Some very basic questions on the Higgs Boson What exactly is a boson?
Is the Higgs boson the cause of gravity or a result of it? Does the collision of particles at the LHC create a gravity field or waves or somehow interact with the gravity field of the earth?
The Higgs Boson is supposed to be quite massive and equivalent to a large number of protons. Were many particles needed to create it or only a few travelling at high speeds? Was the high energy converted into the large mass?
Why is the particle so short lived and what does it decay into?
 A: 
What exactly is a boson?

read up the content of the  link you provided. It is a particle of integer spin ( 0 is the lowest integer), which obeys Bose-Einstein statistics,.

Is the Higgs boson the cause of gravity or a result of it? 

Neither

Does the collision of particles at the LHC create a gravity field 

No

or waves or somehow interact with the gravity field of the earth

Gravity is very much weaker than the weak interaction of which the Higgs boson is a manifestation. So gravity has nothing to do with the case.

The Higgs Boson is supposed to be quite massive and equivalent to a large number of protons. Were many particles needed to create it or only a few travelling at high speeds?

No, not even few. Just two incoming particles. It could appear in the decay of more massive particles.

Was the high energy converted into the large mass

yes

Why is the particle so short lived and what does it decay into?

Generally, the heavier the particle the faster it decays,  because the available energy opens up the possibility of decaying into many channels.
Have a look at the dominant ( in cross section) decay branching ratios
A: 
What exactly is a boson?

A boson is a particle whose spin (= intrinsic angular momentum) is an integer number. For example, the photon (the particle that is responsible for the electromagnetic force) is a boson. Contrast this with a fermion, such as the electron, whose spin is a half integer. In everyday terms, the bosons are the microscopic particles that make up the forces: electromagnetism and gravity, as well as the weak and strong forces. Fermions are the particles that make up matter: protons, neutrons, and electrons. The fact that forces come from bosons while matter comes from fermions is a very deep observation, and is related (at least in part) to something called the 'spin-statistics' theorem, but let me not go into that.
Now let me note that all the bosons that are responsible for producing forces have spin 1 or 2. The Higgs boson is another kind of boson, which does not behave like a force. Technically, this is because its spin is 0. In fact, it is the only fundamental particle with spin 0 that we know exists: all the others that are known have spin 1/2 (fermions), 1, or 2.

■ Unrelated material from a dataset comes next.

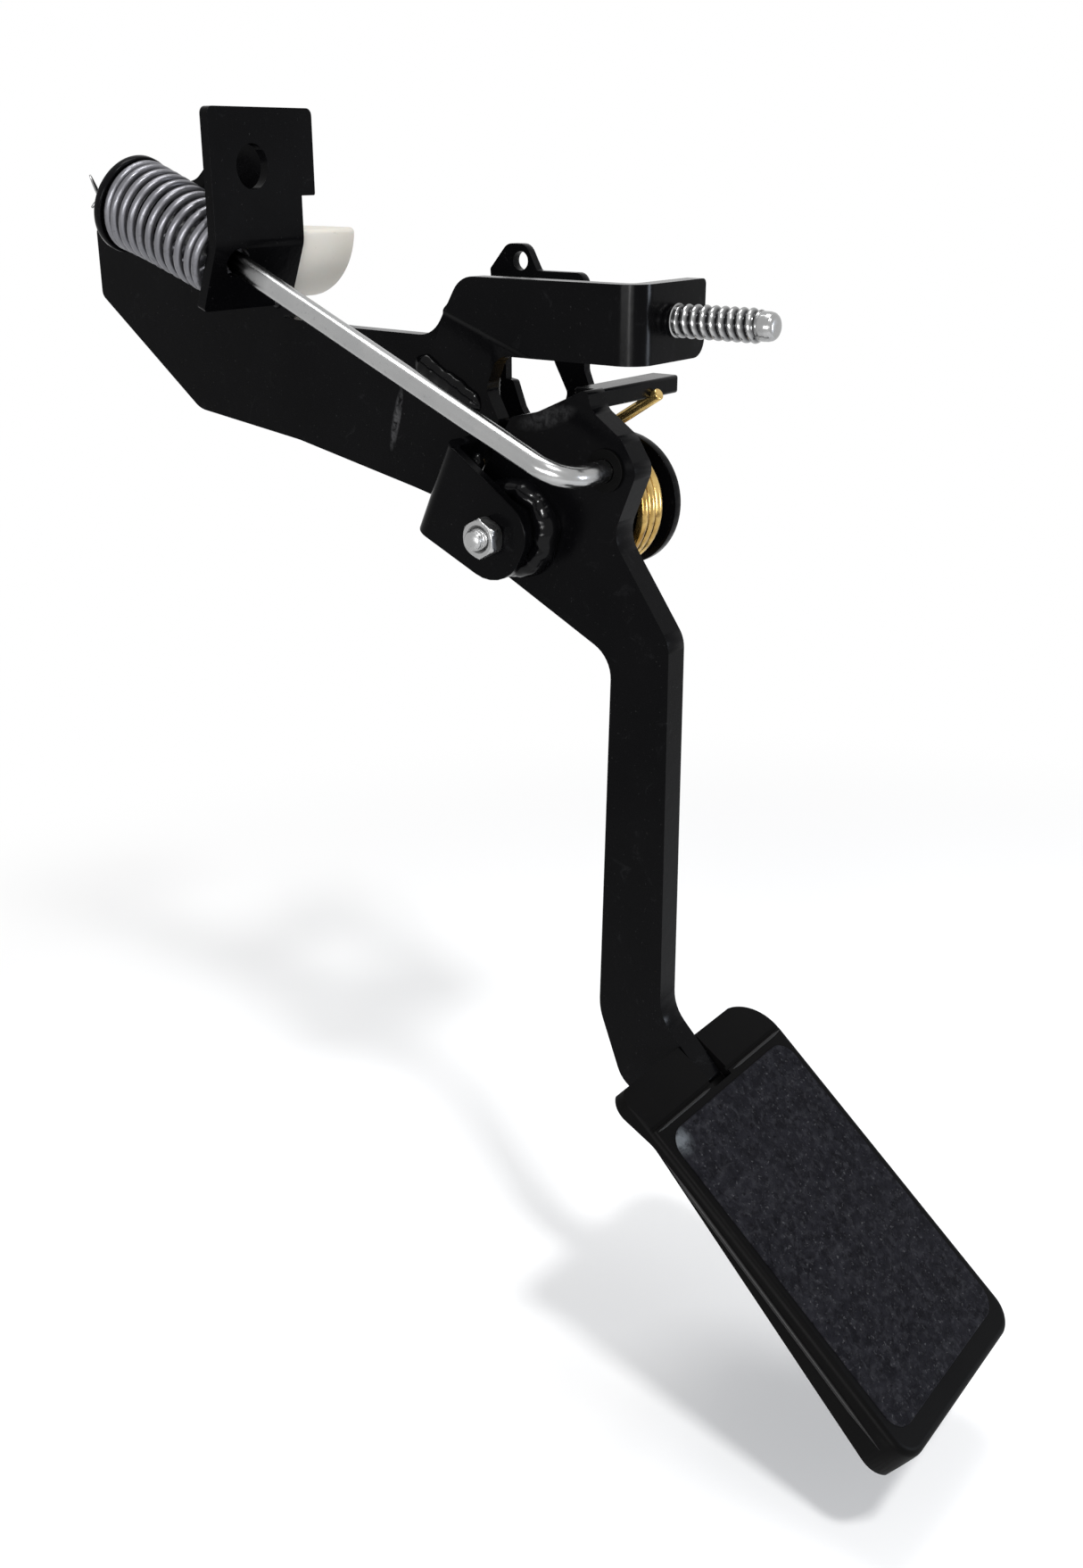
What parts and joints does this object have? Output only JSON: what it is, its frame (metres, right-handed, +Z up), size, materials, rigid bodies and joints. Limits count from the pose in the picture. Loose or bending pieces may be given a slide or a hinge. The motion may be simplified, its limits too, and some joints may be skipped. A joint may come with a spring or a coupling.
{
  "type": "accelerator pedal",
  "caption": "Hanging accelerator pedal: padded steel lever on a welded bracket with a torsion return spring, and a hooked pull rod that compresses a spring behind an upright plate.",
  "frame": {"origin": "centre of the stud at the start of its thread, 0.8 mm off the outer face of the end flange", "axes": "+X along the pivot axis, away from the pull rod's side; +Y away from the driver; +Z up"},
  "size_m": [0.0912, 0.3224, 0.3432],
  "materials": {
    "black_paint": "gloss",
    "zinc": "bright zinc plate",
    "spring_steel": "plain spring steel",
    "yellow_zinc": "yellow zinc plate",
    "nylon": "satin",
    "black_nylon": "satin",
    "moulding": "moulded satin",
    "grip": "speckled"
  },
  "bodies": {
    "bracket": {"main_plate": "black_paint", "flange_stud": "zinc", "upright_bracket": "black_paint", "pivot_strap": "black_paint", "rear_bracket": "black_paint", "pivot_bolt": "zinc", "pivot_nut": "zinc", "pivot_sleeve": "zinc", "nylon_block": "nylon", "block_rivet": "black_paint", "compression_spring": "spring_steel"},
    "lever": {"pedal_lever": "black_paint", "pivot_boss": "black_paint", "spring_tab": "black_paint", "torsion_spring": "yellow_zinc", "rod_bush": "black_nylon", "spring_guide": "black_nylon", "front_bush": "nylon", "rear_bush": "nylon", "pad_cover": "moulding", "pad_plate": "black_paint", "grip_insert": "grip"},
    "rod": {"pull_rod": "zinc", "end_washer": "black_paint", "split_pin": "zinc", "rod_clip": "zinc"}
  },
  "joints": [
    {"name": "pedal", "type": "hinge", "parent": "bracket", "child": "lever", "pos_m": [-0.015, 0.039, -0.0565], "axis": [1, 0, 0], "range_deg": [0, 20], "stiffness_Nm_per_rad": 6, "springref_deg": -20.05, "deforming": ["torsion_spring", "compression_spring"]},
    {"name": "rod_hook", "type": "hinge", "parent": "lever", "child": "rod", "pos_m": [-0.015, 0.0101, -0.0375], "axis": [1, 0, 0], "range_deg": [-16.7, 0.1]}
  ],
  "couplings": [
    {"joint": "rod_hook", "follows": "pedal", "ratio": -0.83}
  ]
}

Is the Higgs boson the cause of gravity or a result of it? Does the collision of particles at the LHC create a gravity field or waves or somehow interact with the gravity field of the earth?

The Higgs boson has nothing to do with gravity. It does not cause gravity and it is not the result of gravity. The particle that 'causes' gravity is called the graviton, it is a boson like all the other force-particles, and it has spin 2.
The Higgs boson does give mass some to the other fundamental particles, and this mass then interacts with gravity just like all other mass. But this is an indirect relation.
The particles at the LHC interact with the gravitational field of the earth just like all other particles. As part of the collisions, certainly some gravitons (= 'gravity particles') are also created. But these are completely negligible effects that can be ignored, because gravity is a much weaker force than all the others.

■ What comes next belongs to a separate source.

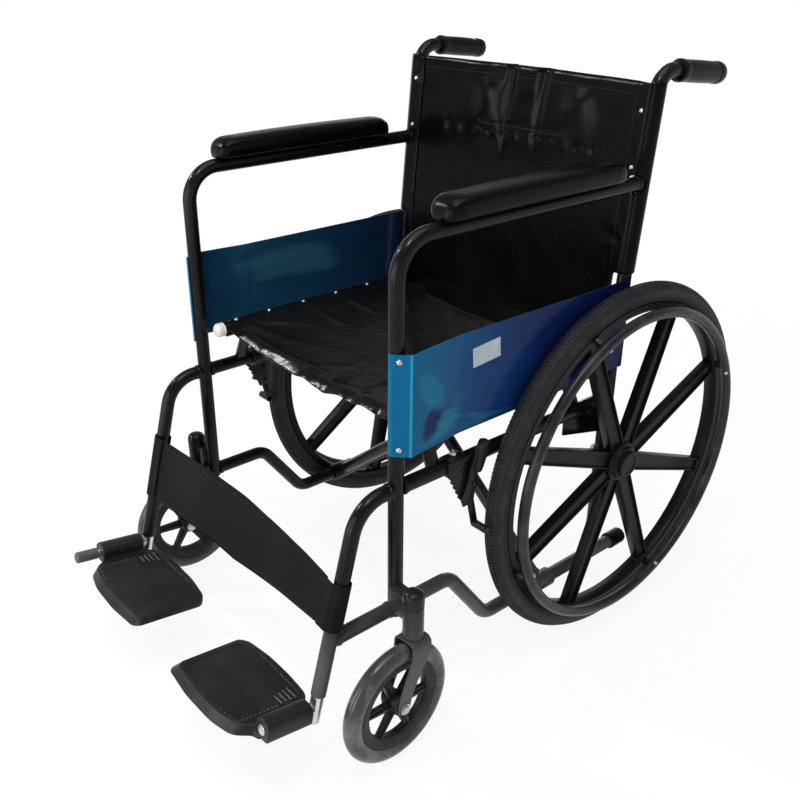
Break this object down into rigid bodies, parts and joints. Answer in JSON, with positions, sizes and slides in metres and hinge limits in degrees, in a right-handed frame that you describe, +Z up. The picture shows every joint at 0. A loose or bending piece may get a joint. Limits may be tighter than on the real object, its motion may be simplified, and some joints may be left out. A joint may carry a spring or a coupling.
{
  "type": "folding wheelchair",
  "caption": "Folding manual wheelchair with tubular side frames, scissor cross tubes, sling seat and back, side guards, spoked drive wheels with handrims, swivel casters and flip-up footplates.",
  "frame": {"origin": "on the floor, at the middle of the box round the open chair", "axes": "+Z up; the chair faces -Y; the user's left is +X; wheel axles along X"},
  "size_m": [0.6572, 1.0186, 0.912],
  "materials": {
    "black_tube": "satin gloss black paint on round steel tube",
    "blue_guard": "painted sheet steel under glossy blue protective film",
    "black_vinyl": "glossy black vinyl upholstery cloth",
    "strap_vinyl": "matt black vinyl strap",
    "pad_foam": "textured black self-skinned foam",
    "mag_plastic": "black moulded nylon",
    "tyre_rubber": "dark grey solid tyre",
    "caster_rubber": "grey translucent solid caster tyre",
    "foot_plastic": "black moulded plastic with a dotted tread",
    "silver_tube": "bright plated tube",
    "steel_bolt": "zinc plated steel",
    "white_plug": "white plastic plug",
    "grip_rubber": "soft black vinyl grip"
  },
  "bodies": {
    "chair": {"backrest": "black_vinyl", "calf_strap": "strap_vinyl", "right_arm_pad": "pad_foam", "right_arm_tube": "black_tube", "right_back_cane": "black_tube", "right_brake_plate": "black_tube", "right_caster_head": "black_tube", "right_front_stay": "black_tube", "right_hanger_tube": "black_tube", "right_lower_rail": "black_tube", "right_push_grip": "grip_rubber", "right_rear_axle": "steel_bolt", "right_side_guard": "blue_guard", "right_side_rail": "black_tube", "right_tip_cap": "grip_rubber"},
    "cross_a": {"cross_pivot_bolt": "steel_bolt", "left_rail_plug": "white_plug", "left_seat_rail": "black_tube", "right_cross_tube": "black_tube", "seat": "black_vinyl"},
    "cross_b": {"left_cross_tube": "black_tube", "right_rail_plug": "white_plug", "right_seat_rail": "black_tube"},
    "left_frame": {"left_arm_pad": "pad_foam", "left_arm_tube": "black_tube", "left_back_cane": "black_tube", "left_brake_plate": "black_tube", "left_caster_head": "black_tube", "left_front_stay": "black_tube", "left_hanger_tube": "black_tube", "left_lower_rail": "black_tube", "left_push_grip": "grip_rubber", "left_rear_axle": "steel_bolt", "left_side_guard": "blue_guard", "left_side_rail": "black_tube", "left_tip_cap": "grip_rubber"},
    "left_wheel": {"left_handrim": "mag_plastic", "left_rear_tyre": "tyre_rubber", "left_rear_wheel": "mag_plastic"},
    "left_caster": {"left_caster_axle": "steel_bolt", "left_caster_fork": "black_tube"},
    "left_caster_roll": {"left_caster_tyre": "caster_rubber", "left_caster_wheel": "mag_plastic"},
    "left_brake": {"left_brake_lever": "black_tube"},
    "left_shoe": {"left_brake_shoe": "black_tube"},
    "left_footrest": {"left_footrest_tube": "silver_tube"},
    "left_plate": {"left_footplate": "foot_plastic"},
    "right_wheel": {"right_handrim": "mag_plastic", "right_rear_tyre": "tyre_rubber", "right_rear_wheel": "mag_plastic"},
    "right_caster": {"right_caster_axle": "steel_bolt", "right_caster_fork": "black_tube"},
    "right_caster_roll": {"right_caster_tyre": "caster_rubber", "right_caster_wheel": "mag_plastic"},
    "right_brake": {"right_brake_lever": "black_tube"},
    "right_shoe": {"right_brake_shoe": "black_tube"},
    "right_footrest": {"right_footrest_plug": "grip_rubber", "right_footrest_tube": "silver_tube"},
    "right_plate": {"right_footplate": "foot_plastic"}
  },
  "joints": [
    {"name": "fold", "type": "hinge", "parent": "chair", "child": "cross_a", "pos_m": [-0.2525, 0.06299, 0.1], "axis": [0, -1, 0], "range_deg": [0, 36.5], "deforming": ["seat", "backrest", "calf_strap"]},
    {"name": "cross_pivot", "type": "hinge", "parent": "cross_a", "child": "cross_b", "pos_m": [0, 0.06299, 0.29884], "axis": [0, -1, 0], "range_deg": [-73, 0]},
    {"name": "left_rail_pivot", "type": "hinge", "parent": "cross_b", "child": "left_frame", "pos_m": [0.2525, 0.06299, 0.1], "axis": [0, -1, 0], "range_deg": [0, 36.5]},
    {"name": "left_wheel_spin", "type": "hinge", "parent": "left_frame", "child": "left_wheel", "pos_m": [0.2865, 0.20999, 0.2995], "axis": [1, 0, 0], "continuous": true},
    {"name": "left_caster_swivel", "type": "hinge", "parent": "left_frame", "child": "left_caster", "pos_m": [0.3045, -0.24851, 0.196], "axis": [0, 0, 1], "continuous": true},
    {"name": "left_caster_spin", "type": "hinge", "parent": "left_caster", "child": "left_caster_roll", "pos_m": [0.3062, -0.28096, 0.0945], "axis": [0.9986, 0.0523, 0], "continuous": true},
    {"name": "left_brake_lever", "type": "hinge", "parent": "left_frame", "child": "left_brake", "pos_m": [0.2715, -0.11201, 0.372], "axis": [1, 0, 0], "range_deg": [0, 40]},
    {"name": "left_shoe_pivot", "type": "hinge", "parent": "left_frame", "child": "left_shoe", "pos_m": [0.2679, -0.11201, 0.345], "axis": [1, 0, 0], "range_deg": [0, 7]},
    {"name": "left_footrest_height", "type": "slide", "parent": "left_frame", "child": "left_footrest", "axis": [0, -0.2622, -0.965], "range_m": [-0.01, 0.05]},
    {"name": "left_plate_flip", "type": "hinge", "parent": "left_footrest", "child": "left_plate", "pos_m": [0.2525, -0.38093, 0.106], "axis": [0, 0.9877, -0.1564], "range_deg": [0, 73]},
    {"name": "right_wheel_spin", "type": "hinge", "parent": "chair", "child": "right_wheel", "pos_m": [-0.2865, 0.20999, 0.2995], "axis": [1, 0, 0], "continuous": true},
    {"name": "right_caster_swivel", "type": "hinge", "parent": "chair", "child": "right_caster", "pos_m": [-0.2865, -0.24851, 0.196], "axis": [0, 0, 1], "continuous": true},
    {"name": "right_caster_spin", "type": "hinge", "parent": "right_caster", "child": "right_caster_roll", "pos_m": [-0.29046, -0.28076, 0.0945], "axis": [0.9925, -0.1219, 0], "continuous": true},
    {"name": "right_brake_lever", "type": "hinge", "parent": "chair", "child": "right_brake", "pos_m": [-0.2715, -0.11201, 0.372], "axis": [1, 0, 0], "range_deg": [0, 40]},
    {"name": "right_shoe_pivot", "type": "hinge", "parent": "chair", "child": "right_shoe", "pos_m": [-0.2679, -0.11201, 0.345], "axis": [1, 0, 0], "range_deg": [0, 7]},
    {"name": "right_footrest_height", "type": "slide", "parent": "chair", "child": "right_footrest", "axis": [0, -0.2622, -0.965], "range_m": [0, 0.05]},
    {"name": "right_plate_flip", "type": "hinge", "parent": "right_footrest", "child": "right_plate", "pos_m": [-0.2525, -0.37848, 0.115], "axis": [0, -0.9877, 0.1564], "range_deg": [0, 73]}
  ],
  "couplings": [
    {"joint": "cross_pivot", "follows": "fold", "ratio": -2},
    {"joint": "left_rail_pivot", "follows": "fold", "ratio": 1},
    {"joint": "left_shoe_pivot", "follows": "left_brake_lever", "ratio": 0.175},
    {"joint": "left_plate_flip", "follows": "fold", "ratio": 2},
    {"joint": "right_shoe_pivot", "follows": "right_brake_lever", "ratio": 0.175},
    {"joint": "right_plate_flip", "follows": "fold", "ratio": 2}
  ]
}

The Higgs Boson is supposed to be quite massive and equivalent to a large number of protons. Were many particles needed to create it or only a few travelling at high speeds? Was the high energy converted into the large mass?

I am not sure what you mean by 'equivalent to a large number of protons'. It is true that if you weigh one Higgs particle it will weigh as much as about 120 protons, but they are not related beyond this simple fact.
The Higgs particle, like all other particles produced at the LHC, is created by a collision between two highly energetic (= very fast) protons. Indeed, in the collisions in which a Higgs was created, the energy of the protons was converted into the mass of the Higgs particle.

Why is the particle so short lived and what does it decay into?

The Higgs is short-lived essentially because it is very massive. Roughly speaking, the more massive a particle is, the faster it decays into other particles. This is not a precise statement because it really depends on what the particle can decay to. For example, the proton is massive relative to the electron, but it seems not to decay to anything due to various reasons.
The Higgs particle has different possibilities to decay to (these possibilities are called 'decay channels'). For example, it can decay to two photons, or to two quarks like bottom and anti-bottom.